Corrupción y derechos sociales

Una vez en el estrado, Iglesias repasó lo que sería su acción de gobierno, basada en la reivindicación permanente de los derechos sociales y la lucha contra la corrupción en las instituciones públicas. Siempre bajo el amparo de una Constitución reformada en la que tengan encaje todos los territorios. Sin necesidad de mencionar directamente a Cataluña, señaló que «la grandeza de España es su diversidad y no hay ningún problema que en la Constitución se diga que esa diversidad va a estar garantizada no por una imposición, sino por la voluntad democrática». En este sentido, avisó de que Podemos estará en la celebración oficial en honor a la carta magna porque, según Iglesias, «no vamos a regalar los avances sociales a los que se van a hacer un cóctel». Eso sí, «no vamos a llevar corbata», dijo mateniendo el atributo diferencial.

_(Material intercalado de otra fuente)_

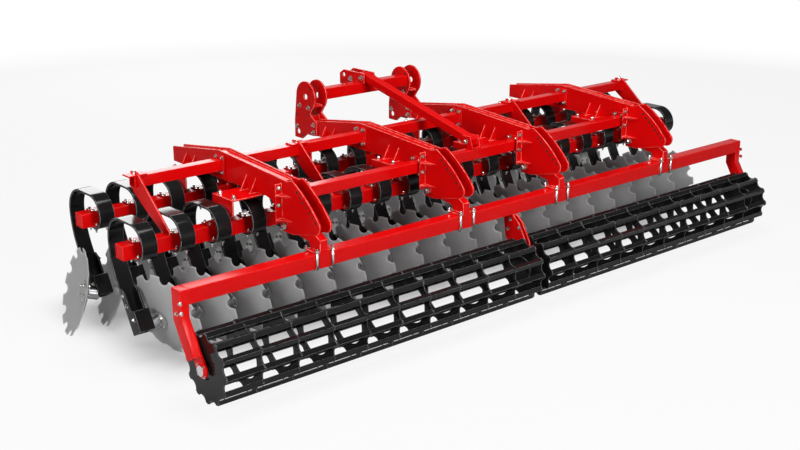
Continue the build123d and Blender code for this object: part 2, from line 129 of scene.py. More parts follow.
def mixed(node, share, first, second):
    """A colour between two, by the share of the second."""
    inputs = {"Factor": share, "A": first, "B": second}
    return node("ShaderNodeMix", inputs, data_type="RGBA").outputs["Result"]


def clouds(node, place, scale, detail):
    """Soft noise over a place."""
    inputs = {"Vector": place, "Scale": scale, "Detail": detail}
    return node("ShaderNodeTexNoise", inputs).outputs["Fac"]


def relief(node, height, strength, depth):
    """The normal of a surface with a fine relief."""
    inputs = {"Height": height, "Strength": strength, "Distance": depth}
    return node("ShaderNodeBump", inputs).outputs["Normal"]


def enamel(name, colour, shade, edge, highlight_share, smooth, rough, sheen_level):
    """Sprayed enamel: slow changes of tone and gloss, orange peel, and a painted highlight on its
    chamfered edges.
    """
    material, node, shader = new_finish(name)
    place = node("ShaderNodeTexCoord", {}).outputs["Object"]
    coat = mixed(node, clouds(node, place, DRIFT_SCALE, detail=3.0), colour, shade)
    edges = node("ShaderNodeAttribute", {}, attribute_name="edge_band").outputs["Fac"]
    grain = clouds(node, place, GRAIN_SCALE, detail=4.0)
    # Painted highlight: the edge band is mixed towards a pale edge colour, by a share that the
    # grain breaks up.
    highlight_grain = ranged(node, grain, 0.0, highlight_share, HIGHLIGHT_FROM, HIGHLIGHT_TO)
    painted_highlight = worked_out(node, "MULTIPLY", edges, highlight_grain)
    peel = clouds(node, place, 1 / PEEL_SIZE, detail=1.0)
    surface = {
        "Base Color": mixed(node, painted_highlight, coat, edge),
        "Roughness": ranged(node, grain, smooth, rough),
        "Normal": relief(node, peel, PEEL_STRENGTH, PEEL_DEPTH),
        "Specular IOR Level": sheen_level,
    }
    fill(shader, surface)
    return material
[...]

Con una estrategia confeccionada en relacionar a los partidos tradicionales con la corrupción, también habló de fijar la prohibición de las famosas puertas giratorias. «Nosotros decimos a la Constitución con la prohibición de las puertas giratorias, y así se te quita el problema, Pedro Sánchez», apuró sugiriendo a su contendiente socialista lo que considera la única forma de acabar con el trasvase interesado de expolíticos a la empresa privada. Prosiguió su discurso en su habitual literalidad aplastante y señaló también al PP como uno de los máximos referentes de la corrupción. «Ellos son los verdaderos antisistema», dijo. Para los que ven en la corrupción un simple reflejo de la sociedad, quiso romper con esa dimensión cercana del pensamiento: «Los fontaneros, los taxistas, los trabajadores de mi país no son corruptos». Insistió, a sabiendas de una hipotética banalización de la política, en que «en esta campaña nadie habla de la corrupción ni de los problemas de los españoles». Con la mirada puesta en futuros escenarios postelectorales, Iglesias hizo referencia a la puesta en marcha de un plan que se estaría urdiendo entre PP y Ciudadanos, para que la número dos del actual Ejecutivo, Soraya Sáenz de Santamaría, sea investida como presidenta del Gobierno en lo que calificó como «operación menina». La intervención de Pablo Iglesias fue completada por Victoria Rosell, que fue presentada por Iglesias como su futura ministra de Justicia, en el caso de que consiguiera entrar en La Moncloa. Rosell trazó un discurso para poner sobre la mesa las dificultades de los jueces para investigar los casos de corrupción y pidió que la Constitución «asegure la independencia de la Justicia porque una democracia es más fuerte con jueces y fiscales independientes», aseguró. Puso la acusación en la última reforma de la Ley de Enjuiciamiento criminal, a punto de entrar en vigor y denominada como ley Berlusconi por jueces y fiscales. «Este gobierno está atando de pies y manos a los jueces», sentenció. El cielo se asalta, quedó claro al final, con una reforma de la Constitución.